In October 2011 the husband died. Initially, there was a clear indication to the Court that the proceedings were to continue. However, in March 2012 the wife died.
Despite the death of both husband and wife, the proceedings drifted whilst there was argument about proceedings in the Supreme Court. When I listed the matter to ascertain what was happening, it was indicated by counsel for the wife’s legal personal representatives that the jurisdictional argument would be put. The husband’s proposed legal personal representatives asked for time to consider their position which did not become apparent until the day of the hearing.
The position as put by Mr Melilli of counsel for the wife’s estate was succinctly set out in an outline of argument. I generally accept what was put. That position was also accepted by Mr Moloney of counsel for the husband’s estate.
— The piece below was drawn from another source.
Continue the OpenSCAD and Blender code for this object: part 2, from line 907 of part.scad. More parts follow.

Section 79(8) of the Act provides for the continuation of property proceedings that have already commenced but, where before completion, one of the parties dies. The section provides that “where before property settlement proceedings are completed a party to the marriage dies…” a legal personal representative may continue in place of the deceased party. The second limb of that provision is that the proceedings may continue as long as the Court is of the opinion that it would have made a property order if the deceased party had not died.
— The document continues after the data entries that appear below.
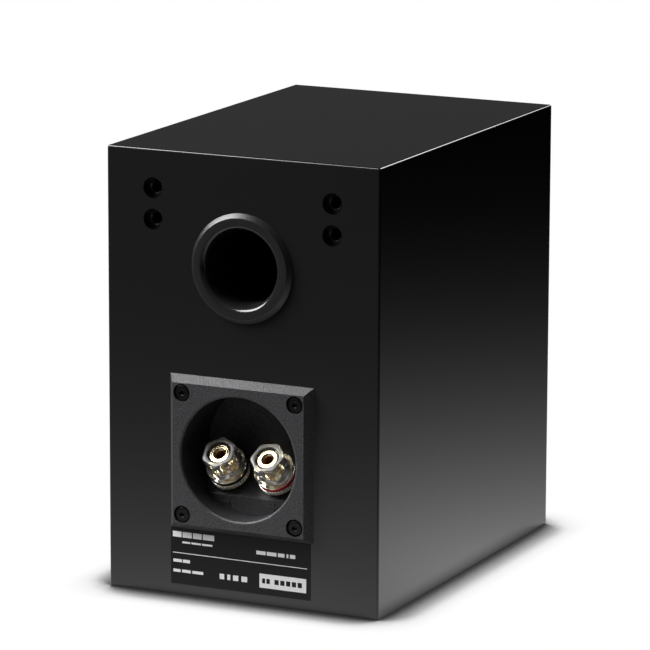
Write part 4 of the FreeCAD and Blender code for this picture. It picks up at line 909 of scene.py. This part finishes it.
def make_floor():
    """A plain pale floor that glows white for the camera, with a painted contact shadow close under the
    loudspeaker.
    A gloss surface sees a painted pool of light in it, dimming with distance as under a lamp over the
    table, with painted shade at the loudspeaker's foot."""
    bpy.ops.mesh.primitive_plane_add(size=60.0, location=(0, 0, 0))
    floor = bpy.context.object
    floor.name = "studio_floor"
    made = bpy.data.materials.new("studio_floor")
    made.use_nodes = True
    tree = made.node_tree
    tree.nodes.clear()
    shade = Shader(tree)
    spot = shade.node("ShaderNodeVectorMath", {"operation": "LENGTH"})
    shade.feed(spot.inputs[0], shade.place())
    # Painted pool of light: the glow that gloss surfaces see in the floor falls off with distance from the
    # middle.
    painted_pool_falloff = shade.math("EXPONENT", shade.math("DIVIDE", spot.outputs["Value"], -0.2))
    # Painted contact shadow: ambient occlusion darkens the floor's glow close to the loudspeaker.
    nearness = shade.node("ShaderNodeAmbientOcclusion", {"samples": 8, "only_local": False}, Distance=0.024)
    openness = nearness.outputs["AO"]
    clear = shade.math("POWER", shade.spread(openness, 0.48, 0.95, 0.3, 1.0), 3.0)
    # Painted shade in the floor's reflection, only at the loudspeaker's very foot.
    painted_foot_shade_in_gloss = shade.spread(openness, 0.5, 0.68, 0.15, 1.0)
    mirrored = glow(shade, shade.product(shade.product(painted_pool_falloff, 1.9), painted_foot_shade_in_gloss))
    bounced = shade.node("ShaderNodeBsdfDiffuse", Color=(0.12, 0.12, 0.12, 1.0))
    direct = choose_shader(shade, "Is Camera Ray", bounced, glow(shade, clear))
    mixed = choose_shader(shade, "Is Glossy Ray", direct, mirrored)
    out = shade.node("ShaderNodeOutputMaterial")
    shade.feed(out.inputs["Surface"], mixed.outputs[0])
    floor.data.materials.append(made)


def light_studio():
    """White where the camera looks straight at it, dim for everything it lights, and two soft boxes."""
    world = bpy.data.worlds.new("studio")
    world.use_nodes = True
    tree = world.node_tree
    shade = Shader(tree)
    tree.nodes.clear()
    dim = shade.node("ShaderNodeBackground", Color=WHITE, Strength=0.07)
    white = shade.node("ShaderNodeBackground", Color=WHITE, Strength=1.0)
    mixed = choose_shader(shade, "Is Camera Ray", dim, white)
    out = shade.node("ShaderNodeOutputWorld")
    shade.feed(out.inputs["Surface"], mixed.outputs[0])
    bpy.context.scene.world = world
    soft_light("overhead", (1.14, 0.5, 1.2), (0, 0, 0.1), 1.2, 80.0)
    soft_light("front_fill", (-0.5, -1.3, 1.1), (0, -0.1, 0.12), 0.8, 16.0)
    bpy.context.scene.view_settings.view_transform = "Standard"


aim_camera()
make_floor()
light_studio()
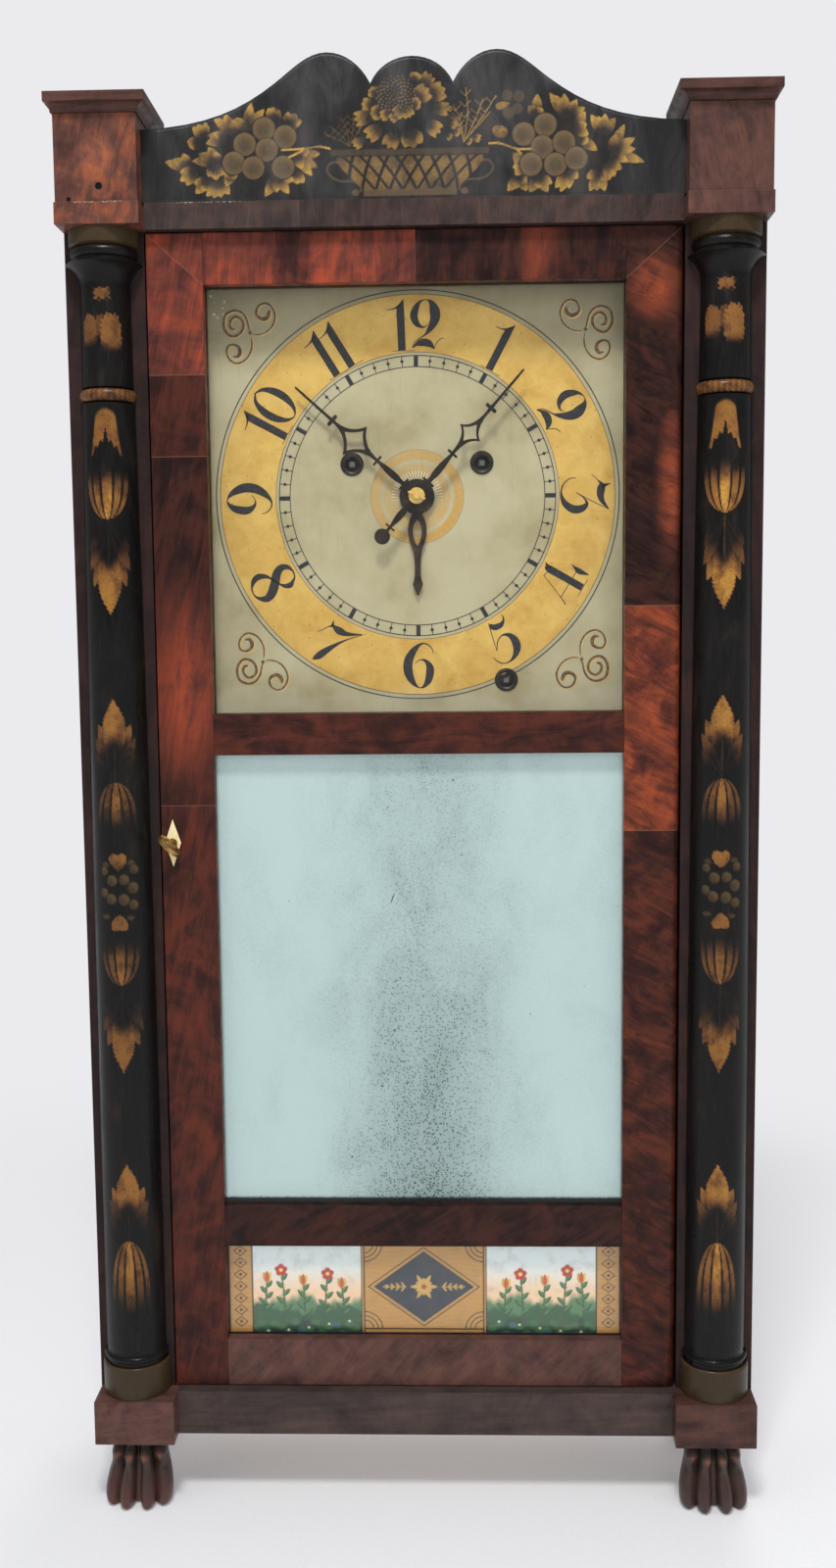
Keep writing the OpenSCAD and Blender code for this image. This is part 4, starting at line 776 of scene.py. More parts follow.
def add_hanging_cord(hand):
    """A weight's cord from its pulley down to a knot over the weight's eye: a round rope whose radius rises
    on three strands that wind along it."""
    low, high = (np.array(corner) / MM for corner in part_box("weight_cord_" + hand))
    middle = (low + high) / 2.0
    z = np.linspace(low[2], high[2], 420)[:, None]
    turn = np.linspace(0.0, CIRCLE, 12, endpoint=False)[None, :]
    knot = 0.8 * np.exp(-((z - low[2] - 2.2) / 1.3) ** 2)
    r = 0.64 + 0.14 * np.abs(np.cos(1.5 * turn + 1.9 * z)) + knot
    grid = np.stack([middle[0] + r * np.cos(turn), middle[1] - r * np.sin(turn), z + 0.0 * turn], -1)
    foot, top = (np.full((1, 12, 3), (middle[0], middle[1], end)) for end in (low[2], high[2]))
    piece = put("hanging_cord_" + hand, None, [(np.concatenate([foot, grid, top]), False, True)],
                twisted_cord("cord_" + hand), None, 60.0)
    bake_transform(piece)
    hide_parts("weight_cord_" + hand)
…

Mr Melilli submitted that s 79(8) only applied in the event of the death of one of the parties and as such, the Court had no jurisdiction to hear the matter as there was no longer a live application before the Court. He relied on the Full Court authority of Whitehouse & Whitehouse [2009] FamCAFC 207. While their Honours dealt largely with the issue of accrued jurisdiction, the Court said that s 79(8) does not cover the situation where property proceedings have not been completed and both parties to the marriage have died.
Mr Melilli also referred to Fisher & Fisher (No 2) (1986) 161 CLR 438. Fisher addressed a challenge to the constitutional validity of s 79 (8). While obiter, the High Court considered the meaning of “either of the parties” in s 79(8)(b)(iii) and concluded that the use of the word “either” means “one of two” and that the section relates to proceedings which have not been completed before the death of one of the spouses but not both.
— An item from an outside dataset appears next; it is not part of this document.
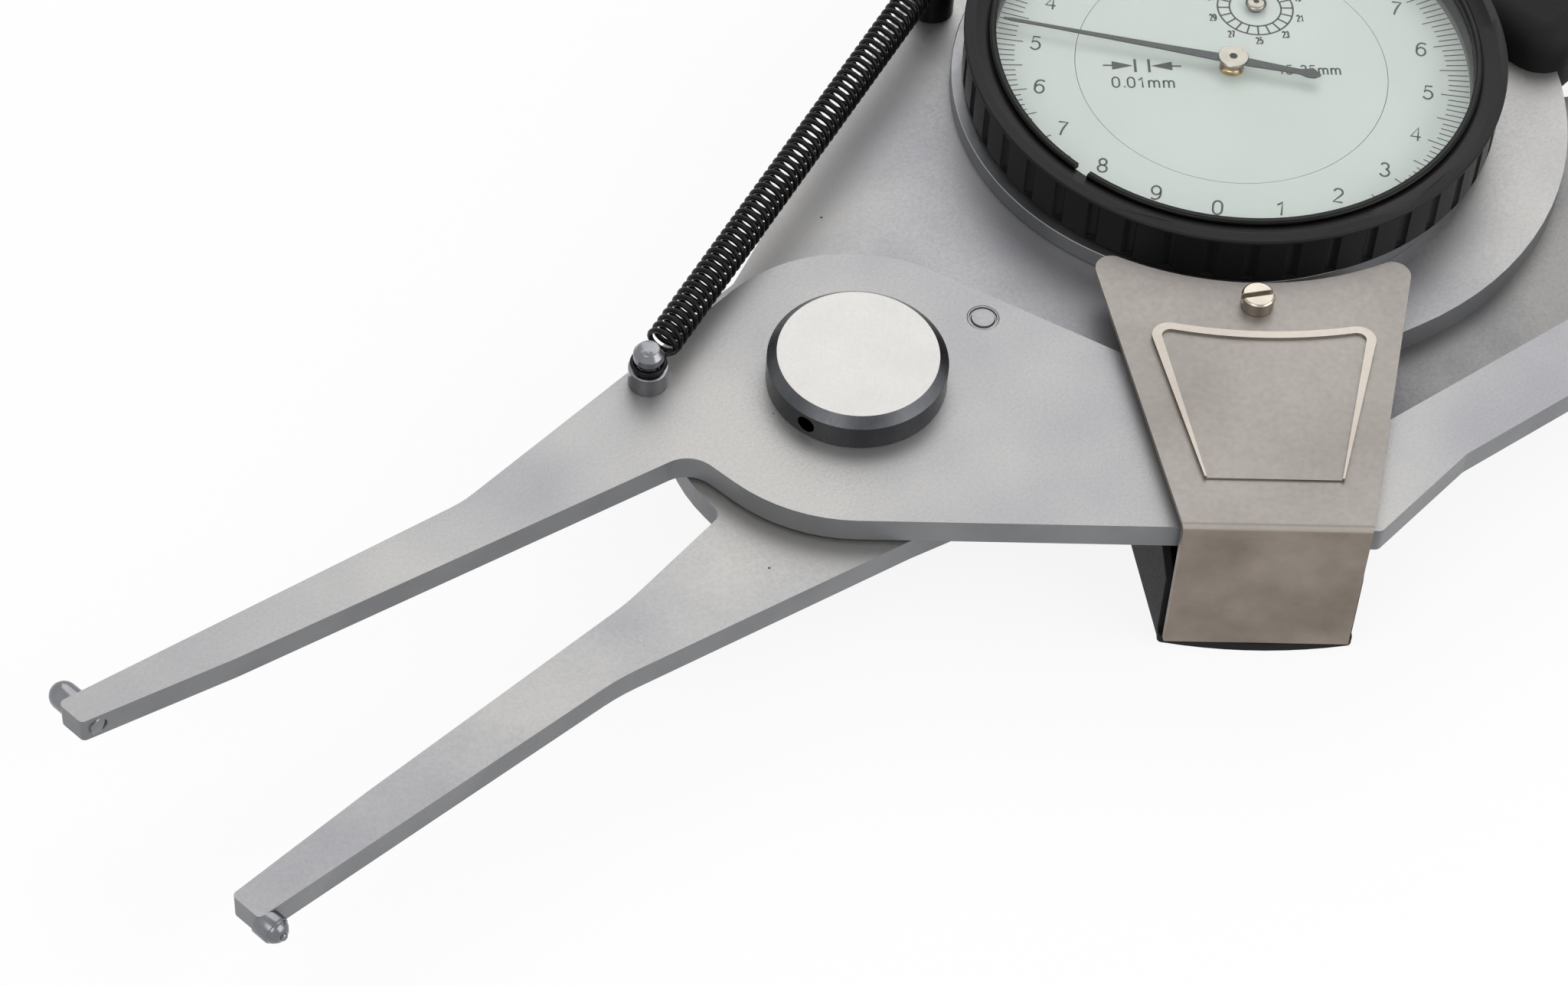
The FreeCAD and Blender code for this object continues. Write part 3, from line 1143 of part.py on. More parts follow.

Le Poer Trench J dealt with the same issue in Kawacki & McInnes & Anor [2007] FamCA 882 and concluded that s 79(8) was only applicable where one of the parties had died, not both. A similar position was adopted by Collier J in Pellarin & Pellarin [2011] FamCA 983.
Section 79(8) on its face and in simple form relates to a situation where only one party to the proceedings has died. It specifically refers to “a party to the marriage”, “the deceased party” and “the estate of the deceased party”. The Act is silent on a situation where both parties are deceased. If I turn to the common law, the logic can perhaps be seen as arising from the rule that a personal action dies with the person unless a specific exception is shown.
In Lotter v Salmon Street Ltd [2006] VSC 495 (an asbestos case) Gillard J discussed the maxim of actio personalis moritur cum persona (“a personal action dies with the person”) and its application. He concluded that the rule had always been subject to exceptions, both at common law and in statute. (See also WorkCover Queensland v Amaca Pty Ltd [2010] HCA 34). The Survival of Actions Act 1942 (Vic) s 2(1) (now s 29 of Administration and Probate Act 1958 (Vic)) provides that on the death of a person all causes of action subsisting against or vested in that person will survive for the benefit of that person’s estate. Some personal causes of action were expressly excluded from this including defamation claims. The section allowed actions existing at the time of death to remain alive however it would not preserve actions related to acquiring or disposing of property at death. Thus, the common law maxim has been largely abrogated by statute and survives in limited circumstances.
The power for this Court to make property orders is found in s 39 of the Family Law Act which in turn refers to matrimonial causes. A matrimonial cause includes “proceedings between the parties to a marriage with respect to the property of the parties to the marriage or either of them” (s 4). At the point where both parties have died there is no longer a marriage (nor any parties to it) and absent an express statutory exception such as s 79(8), the personal cause of action to alter property interests between the parties dies with the death of the second spouse.
Absent any specific legislative provision, I am satisfied there is no jurisdiction for this Court to divide the property of persons both of whom are deceased. The application and response are struck out for want of jurisdiction.
I certify that the preceding Nineteen (19) paragraphs are a true copy of the reasons for judgment of the Honourable Justice Cronin delivered on 22 May 2012.